十九番九本
最近やっと残暑も落ち着いてきて、過ごしやすくなりましたね。と、思いきやいゲリラ豪雨や台風で天気が荒れ模様ですね。
お箏屋さんが楽器のメンテナンスにいらっしゃいました。比河流先生のメイン楽器の糸締めをしに来られたという事で、少しお話を伺ってみることにしました。
まず糸の太さですが19番という太さだそうです。私は18番という太さを使っていますが、この1番の違いはかなり大きな壁であります。男性の力を以てして操れる太さでしょうか。とは言っても一恵先生もこの19番で演奏されてます。
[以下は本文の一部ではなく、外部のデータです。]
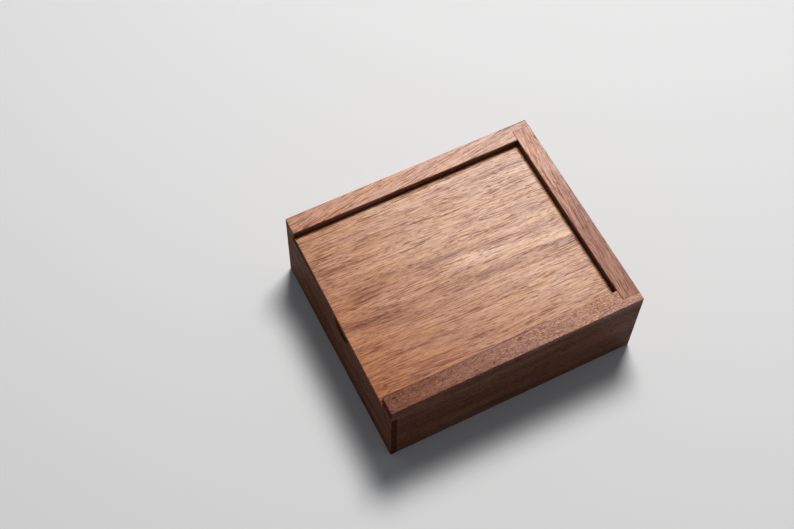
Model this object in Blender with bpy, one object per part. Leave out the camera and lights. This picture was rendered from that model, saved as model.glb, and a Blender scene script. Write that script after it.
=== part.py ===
"""Small walnut box whose lid slides in grooves over a low end wall.

Four boards make the case. The two long boards are rabbeted for the right end wall, and the low
left end wall is rabbeted to lap over the long boards, so that the long boards' tops run on above
it as rails. The lid's bevelled edges ride in matching grooves. The bottom is captured in grooves.

Metres, +Z up. The origin is the middle of the part's footprint on the table. X runs along the
long boards, and the lid leaves towards -X. The front board is on the -Y side.
"""
import math

import bmesh
import bpy
from mathutils import Matrix, Vector

# Case
BOX_LENGTH = 0.184
BOX_WIDTH = 0.1585
BOX_HEIGHT = 0.0666
BOARD_THICKNESS = 0.0130
EDGE_EASING = 0.0005
EASING_STEPS = 2

# Corner joints
RIGHT_LIP_THICKNESS = 0.0055
LEFT_LIP_THICKNESS = 0.0042
GLUE_GAP = 0.0003

# Lid
LID_THICKNESS = 0.0050
LID_SINK = 0.0055
LID_TONGUE = 0.0030
LID_BEVEL_WIDTH = 0.0055
LID_BEVEL_DROP = 0.0027
LID_PLAY = 0.0003
LID_EASING = 0.0003
LID_FRONT_OVERHANG = 0.0012
LID_BACK_OVERHANG = -0.0007

# Finger notch in the low wall, a little nearer the front than the middle
NOTCH_WIDTH = 0.0210
NOTCH_DEPTH = 0.0110
NOTCH_CENTRE_Y = -0.0062
NOTCH_EASING = 0.0008
NOTCH_STEPS = 72

# Bottom
BOTTOM_THICKNESS = 0.0050
BOTTOM_RISE = 0.0040
BOTTOM_TONGUE = 0.0040
BOTTOM_PLAY = 0.0003

# Every cutter runs this far past the wood that it cuts
OVERRUN = 0.0030

# Points nearer than this are one point, and lines nearer in direction are parallel
SAME_POINT = GLUE_GAP / 100
SAME_DIRECTION = math.radians(1.0)

# Planes of the case, from the sizes above
OVERHANG = max(LID_FRONT_OVERHANG, LID_BACK_OVERHANG, 0.0)
LEFT_X = (OVERHANG - BOX_LENGTH) / 2
RIGHT_X = LEFT_X + BOX_LENGTH
FRONT_Y = -BOX_WIDTH / 2
BACK_Y = BOX_WIDTH / 2
LEFT_INNER_X = LEFT_X + BOARD_THICKNESS
RIGHT_INNER_X = RIGHT_X - BOARD_THICKNESS
FRONT_INNER_Y = FRONT_Y + BOARD_THICKNESS
BACK_INNER_Y = BACK_Y - BOARD_THICKNESS

# Levels, from the sizes above
LID_TOP_Z = BOX_HEIGHT - LID_SINK
LID_UNDERSIDE_Z = LID_TOP_Z - LID_THICKNESS
LID_SHOULDER_Z = LID_TOP_Z - LID_BEVEL_DROP
LOW_WALL_TOP_Z = LID_UNDERSIDE_Z - LID_PLAY
BOTTOM_TOP_Z = BOTTOM_RISE + BOTTOM_THICKNESS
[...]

締め具合は19番糸での9本締めだそうで、これまたかなり強く締めています。たとえてみると、もう「糸」というよりは「板」みたいな感触です。比河流先生の注文は「強くしなやかに締めてね」だそうです。
ようやく締め終わるとお箏屋さんは締めたばかりの糸を外し始めました。聞いてみると、比河流先生の19番の新糸の時は2度締めをしてるそうです。太い分伸びやすいのと、注文の「しなやか」に応えるためだそうです。2度締めとなると2面分の労力ですね?と訪ねると、「いえ、太さと強さがあるのでそれ以上です」と苦笑いされてました。
忠夫先生が好んで使ってらっしゃたという19番の糸。現在は箏曲界全体の中で、比河流先生と一恵先生からしか注文がこないとか。。。
ちなみにこの比河流先生のメイン楽器の名前は「アルカディア」だそうですが、みんなには「ドクロ」と呼ばれているそうです。